Now we’re going to write each one of our data sets to a separate CSV file. We’ll name each file using the sample size, so that we can tell them apart later. The path() function from the fs package will specify the full path. The tempdir() function returns the path to the temp directory on your computer.

random_dist <- random_dist %>%
  mutate(
    filename = paste0("random_data_", n, ".csv"),
    file = fs::path(tempdir(), filename)
)

Note that each entry in the data list-column is a double vector. In order to write a CSV, we need this to be a data.frame. The enframe() function converts a vector into a tibble. We can use map() to do this to each data set.

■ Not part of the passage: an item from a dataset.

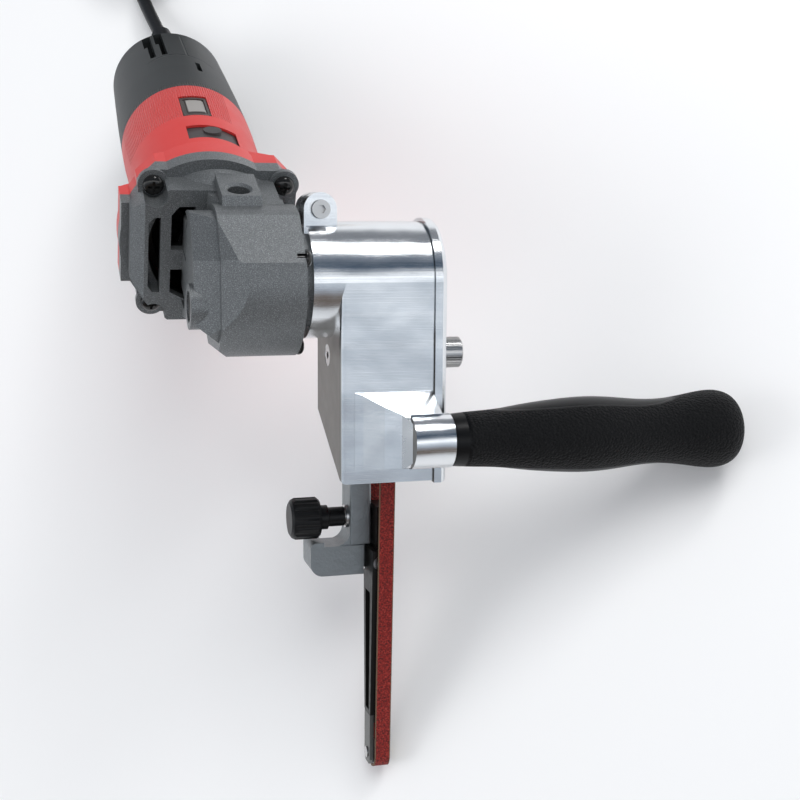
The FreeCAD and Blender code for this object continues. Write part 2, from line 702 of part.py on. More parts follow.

random_dist <- random_dist %>%
  mutate(data_frame = map(data, enframe))

Multiple inputs

Finally, we’re ready to write the files. Note that we need to know both the path to the CSV file that we want to create, and the data set itself. The pwalk() function will step through our data frame row-by-row. To make things easier, we’ll rename the data column x, so it matches the argument name write_csv() is expecting.

args(write_csv)

## function (x, file, na = "NA", append = FALSE, col_names = !append, 
##     quote = c("needed", "all", "none"), escape = c("double", 
##         "backslash", "none"), eol = "\n", num_threads = readr_threads(), 
##     progress = show_progress(), path = deprecated(), quote_escape = deprecated()) 
## NULL

random_dist %>%
  select(x = data_frame, file) %>%
  pwalk(write_csv)

Rewrite the previous pwalk() statement without the renaming (i.e., select()) step. To do this you will need to use the ~ formulation.

To confirm that this worked, use fs::dir_ls() to retrieve the list of CSVs in your temp directory.

csv <- fs::dir_ls(tempdir(), regexp = "\\.csv")
csv

## /var/folders/d_/6fhql14j7hd93zfzcn1x3ttxn8st2y/T/Rtmpopa0Ng/random_data_100.csv
## /var/folders/d_/6fhql14j7hd93zfzcn1x3ttxn8st2y/T/Rtmpopa0Ng/random_data_1000.csv
## /var/folders/d_/6fhql14j7hd93zfzcn1x3ttxn8st2y/T/Rtmpopa0Ng/random_data_1100.csv
## /var/folders/d_/6fhql14j7hd93zfzcn1x3ttxn8st2y/T/Rtmpopa0Ng/random_data_1200.csv
## /var/folders/d_/6fhql14j7hd93zfzcn1x3ttxn8st2y/T/Rtmpopa0Ng/random_data_1300.csv
## /var/folders/d_/6fhql14j7hd93zfzcn1x3ttxn8st2y/T/Rtmpopa0Ng/random_data_1400.csv
## /var/folders/d_/6fhql14j7hd93zfzcn1x3ttxn8st2y/T/Rtmpopa0Ng/random_data_1500.csv
## /var/folders/d_/6fhql14j7hd93zfzcn1x3ttxn8st2y/T/Rtmpopa0Ng/random_data_1600.csv
## /var/folders/d_/6fhql14j7hd93zfzcn1x3ttxn8st2y/T/Rtmpopa0Ng/random_data_1700.csv
## /var/folders/d_/6fhql14j7hd93zfzcn1x3ttxn8st2y/T/Rtmpopa0Ng/random_data_1800.csv
## /var/folders/d_/6fhql14j7hd93zfzcn1x3ttxn8st2y/T/Rtmpopa0Ng/random_data_1900.csv
## /var/folders/d_/6fhql14j7hd93zfzcn1x3ttxn8st2y/T/Rtmpopa0Ng/random_data_200.csv
## /var/folders/d_/6fhql14j7hd93zfzcn1x3ttxn8st2y/T/Rtmpopa0Ng/random_data_2000.csv
## /var/folders/d_/6fhql14j7hd93zfzcn1x3ttxn8st2y/T/Rtmpopa0Ng/random_data_300.csv
## /var/folders/d_/6fhql14j7hd93zfzcn1x3ttxn8st2y/T/Rtmpopa0Ng/random_data_400.csv
## /var/folders/d_/6fhql14j7hd93zfzcn1x3ttxn8st2y/T/Rtmpopa0Ng/random_data_500.csv
## /var/folders/d_/6fhql14j7hd93zfzcn1x3ttxn8st2y/T/Rtmpopa0Ng/random_data_600.csv
## /var/folders/d_/6fhql14j7hd93zfzcn1x3ttxn8st2y/T/Rtmpopa0Ng/random_data_700.csv
## /var/folders/d_/6fhql14j7hd93zfzcn1x3ttxn8st2y/T/Rtmpopa0Ng/random_data_800.csv
## /var/folders/d_/6fhql14j7hd93zfzcn1x3ttxn8st2y/T/Rtmpopa0Ng/random_data_900.csv

Reversing the process

Another useful application of map() is to read in a bunch of files. Here, we use the list of CSV paths and read_csv() to build a large data set of all of the simulated data. Note that the .id argument to map_dfr() ensures that the filename is included as a column in the resulting data frame. Otherwise, we wouldn’t know which data set came from which file!

all_data <- csv %>%
  map_dfr(read_csv, .id = "filename")

all_data

An application of nest() brings the data back into a compact form.

nested_data <- all_data %>%
  nest(data = c(name, value))

nested_data

Engagement

Prompt: What questions do you still have about map()?